Update: Comcast and Time Warner Cable have since reached a deal for a merger.
Top U.S. cable company Comcast will announce tomorrow its plan to acquire the next-largest cable company in the country, according to multiple reports.
CNBC’s David Faber put the deal size at $159 per share, or $44.2 billion, in a tweet tonight. Faber did not name his sources.
That would be close to the $160 per share figure that Rob Marcus, Time Warner Cable’s president, was hoping for.
Representatives of Time Warner Cable and Comcast have not responded to VentureBeat’s requests for comment.

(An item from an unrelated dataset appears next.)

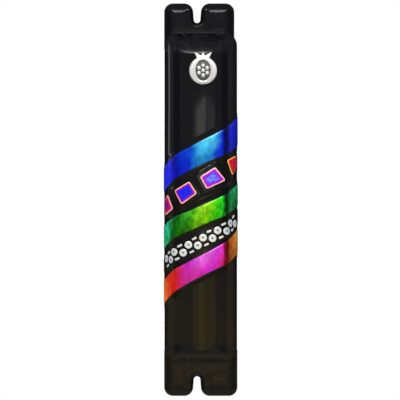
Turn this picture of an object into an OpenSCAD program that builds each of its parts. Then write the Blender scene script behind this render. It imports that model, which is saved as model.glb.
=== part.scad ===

If the deal goes through, it could have major implications for staffers at both companies — jobs could be cut to avoid duplication of effort — and, of course, tens of millions of viewers.
Comcast had 21.6 million video customers, 20.3 million Internet customers, and 10.5 million voice customers as of Sept. 30, 2013. As of that same date, Time Warner Cable had 11.4 million residential video customers, 11.1 million residential Internet subscribers, and 4.8 million residential voice subscribers, with business customers in each of those areas numbering in the hundreds of thousands.
Time Warner Cable stock closed at $135.31 per share today, and the deal would give stockholders 18 percent more than that, as Barron’s pointed out.
CNN senior media correspondent Brian Stelter wrote in a tweet that the acquisition would go down for $158.82 per share.
It’s unclear if a Comcast-Time Warner Cable deal would receive regulatory approval. The Federal Communications Commission (FCC) might not be so hot on a deal that would bring together such big public-facing service providers. The merger between AT&T and T-Mobile fell apart after the FCC objected. Now regulators are apparently resisting a Sprint acquisition of T-Mobile.